Cartographiometry (MAT 1210/ GEO 1700)

(©  copyright 1996-1999, Timothy G. Feeman and Elaine F. Bosowski.)

Laboratory Exercise:  A "Turf" Map

(turflab.htm)

From memory, draw a map of your primary school years "turf". "Turf" means that area or set of areas which you occupied, used or traversed with sufficient regularity and assurance that you considered it for all practical purposes to be the domain of you and your friends.

By primary school years we refer principally to ages six to nine years. For those who moved during this period, choose the location in which you lived for most of the time.

The sketch should show, at the least, the major and minor paths, activity nodes, and landmarks. It should also probably include important barriers and boundaries, along with the forbidden and dangerous areas and the like. The emphasis should be on the personal elements of your turf -- on things important to you, not just on the physical features of the landscape.

Include a legend and a title for your map, specifying the name of the town and the dates of the activity shown. Give some indication of scale and orientation, even though these may be relative and not at all geometrically precise.

Remember, this is a map from memory -- consult only the information stored in your "personal atlas".


Try to answer the following questions about your finished turf map.

  1. What is the scale of the map?
  2. Is there any consistent scale?
  3. Can you draw a scale (or set of scales) for this map?
  4. Is there direction or orientation represented on this map?
  5. Can you place a "North" arrow on this map?
  6. Are shapes of objects represented accurately?
  7. Are distances between objects and places represented accurately?
  8. Are distances measurable consistently on your map?
  9. In what units are distances to be measured?
  10. Are sizes of areas and objects represented accurately? (Is your house really as wide as a street?)
  11. How could your mapping of this "turf" be made more accurate?
  12. What is meant by "accurate"?
  13. What can be used to measure "accuracy" for this assignment?
  14. Any other comments you might have about your map?
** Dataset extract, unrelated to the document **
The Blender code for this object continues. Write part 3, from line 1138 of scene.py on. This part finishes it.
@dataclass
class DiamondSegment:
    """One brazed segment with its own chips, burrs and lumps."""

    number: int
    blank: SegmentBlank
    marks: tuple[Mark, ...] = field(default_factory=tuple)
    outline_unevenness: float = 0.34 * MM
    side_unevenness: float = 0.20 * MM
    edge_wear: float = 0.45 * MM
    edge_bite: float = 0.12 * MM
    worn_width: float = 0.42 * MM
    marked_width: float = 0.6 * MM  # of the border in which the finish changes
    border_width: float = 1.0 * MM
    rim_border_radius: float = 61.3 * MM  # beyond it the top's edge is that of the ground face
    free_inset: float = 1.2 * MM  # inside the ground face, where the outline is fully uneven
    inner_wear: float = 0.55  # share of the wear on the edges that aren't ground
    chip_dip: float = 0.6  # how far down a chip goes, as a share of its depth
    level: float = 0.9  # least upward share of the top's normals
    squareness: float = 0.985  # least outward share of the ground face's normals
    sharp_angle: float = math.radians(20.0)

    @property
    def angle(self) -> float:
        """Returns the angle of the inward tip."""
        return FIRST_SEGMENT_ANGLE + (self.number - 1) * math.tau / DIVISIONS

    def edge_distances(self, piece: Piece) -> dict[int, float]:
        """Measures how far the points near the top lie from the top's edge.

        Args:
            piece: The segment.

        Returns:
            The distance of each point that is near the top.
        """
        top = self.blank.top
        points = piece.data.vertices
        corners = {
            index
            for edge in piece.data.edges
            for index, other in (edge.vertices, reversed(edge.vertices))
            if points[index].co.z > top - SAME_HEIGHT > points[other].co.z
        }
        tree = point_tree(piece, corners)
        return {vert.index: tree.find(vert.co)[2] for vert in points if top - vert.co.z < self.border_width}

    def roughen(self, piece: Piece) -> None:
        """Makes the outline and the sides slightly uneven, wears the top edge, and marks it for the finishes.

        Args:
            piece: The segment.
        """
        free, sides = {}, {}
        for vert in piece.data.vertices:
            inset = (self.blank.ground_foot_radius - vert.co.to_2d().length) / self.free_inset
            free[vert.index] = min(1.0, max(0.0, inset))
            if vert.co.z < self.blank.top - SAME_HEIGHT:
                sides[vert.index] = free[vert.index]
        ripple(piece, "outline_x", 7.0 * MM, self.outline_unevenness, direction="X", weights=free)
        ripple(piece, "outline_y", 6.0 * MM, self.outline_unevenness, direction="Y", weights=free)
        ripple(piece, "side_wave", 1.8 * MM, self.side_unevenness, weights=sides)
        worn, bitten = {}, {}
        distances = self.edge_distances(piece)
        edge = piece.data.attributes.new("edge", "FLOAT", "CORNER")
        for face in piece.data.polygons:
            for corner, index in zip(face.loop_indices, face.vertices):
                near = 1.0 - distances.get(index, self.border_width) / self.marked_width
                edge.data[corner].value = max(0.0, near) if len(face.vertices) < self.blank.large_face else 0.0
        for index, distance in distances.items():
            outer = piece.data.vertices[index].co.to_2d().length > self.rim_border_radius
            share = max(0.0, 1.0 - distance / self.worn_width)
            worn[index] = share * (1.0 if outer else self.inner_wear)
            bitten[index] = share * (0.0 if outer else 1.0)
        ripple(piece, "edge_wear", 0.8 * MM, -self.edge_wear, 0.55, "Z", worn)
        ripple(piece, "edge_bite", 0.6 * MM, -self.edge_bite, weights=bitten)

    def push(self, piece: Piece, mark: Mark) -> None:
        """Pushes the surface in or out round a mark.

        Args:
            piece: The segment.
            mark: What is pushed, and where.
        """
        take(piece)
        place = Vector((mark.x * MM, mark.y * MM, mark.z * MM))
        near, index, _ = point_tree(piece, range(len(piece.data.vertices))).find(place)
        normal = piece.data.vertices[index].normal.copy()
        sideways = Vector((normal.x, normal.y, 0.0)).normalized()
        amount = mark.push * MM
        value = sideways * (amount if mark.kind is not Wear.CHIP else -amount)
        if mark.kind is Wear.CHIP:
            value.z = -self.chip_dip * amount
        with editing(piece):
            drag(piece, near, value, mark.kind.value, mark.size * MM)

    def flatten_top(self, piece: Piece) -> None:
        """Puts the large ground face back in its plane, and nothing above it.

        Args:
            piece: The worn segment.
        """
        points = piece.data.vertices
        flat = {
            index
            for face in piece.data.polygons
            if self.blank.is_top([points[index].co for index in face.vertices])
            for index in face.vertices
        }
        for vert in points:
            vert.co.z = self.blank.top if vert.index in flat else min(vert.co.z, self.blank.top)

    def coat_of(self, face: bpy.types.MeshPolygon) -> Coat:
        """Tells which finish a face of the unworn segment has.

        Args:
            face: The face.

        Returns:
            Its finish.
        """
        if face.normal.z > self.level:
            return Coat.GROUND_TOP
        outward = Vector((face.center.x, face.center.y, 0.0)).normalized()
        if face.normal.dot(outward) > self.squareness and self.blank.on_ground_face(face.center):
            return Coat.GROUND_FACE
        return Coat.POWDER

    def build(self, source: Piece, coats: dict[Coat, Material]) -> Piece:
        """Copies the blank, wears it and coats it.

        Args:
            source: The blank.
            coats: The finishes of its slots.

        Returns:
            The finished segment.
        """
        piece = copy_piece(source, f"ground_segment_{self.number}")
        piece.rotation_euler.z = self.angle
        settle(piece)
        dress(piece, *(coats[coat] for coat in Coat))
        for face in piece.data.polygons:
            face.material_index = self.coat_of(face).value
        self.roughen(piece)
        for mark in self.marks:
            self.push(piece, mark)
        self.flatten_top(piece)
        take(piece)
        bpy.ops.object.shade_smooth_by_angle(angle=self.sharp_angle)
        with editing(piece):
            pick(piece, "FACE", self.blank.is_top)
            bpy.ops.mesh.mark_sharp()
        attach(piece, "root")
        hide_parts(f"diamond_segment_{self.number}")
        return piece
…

From Close-up: How To Read The American City, by Grady Clay; Praeger, New York; 1973

"Turf is landscape spelled out; it says who goes where, who belongs, and who does not; it is admonitory and administered. Turfing messages are writ large across cities in new property lines and identified boundaries; on maps and in documents with hedges, fences, walls, curbs, by means of signs, symbols, markers, locks, directions, and warnings; and beyond all this, in human images and attitudes. The entire American landscape is being partitioned -- faster and in greater detail than ever before -- into turf. I am using turf to indicate territorial space that is used or occupied, either principally or exclusively, by one identifying group and thus made unaccessible to others." (Clay, pp. 153-156)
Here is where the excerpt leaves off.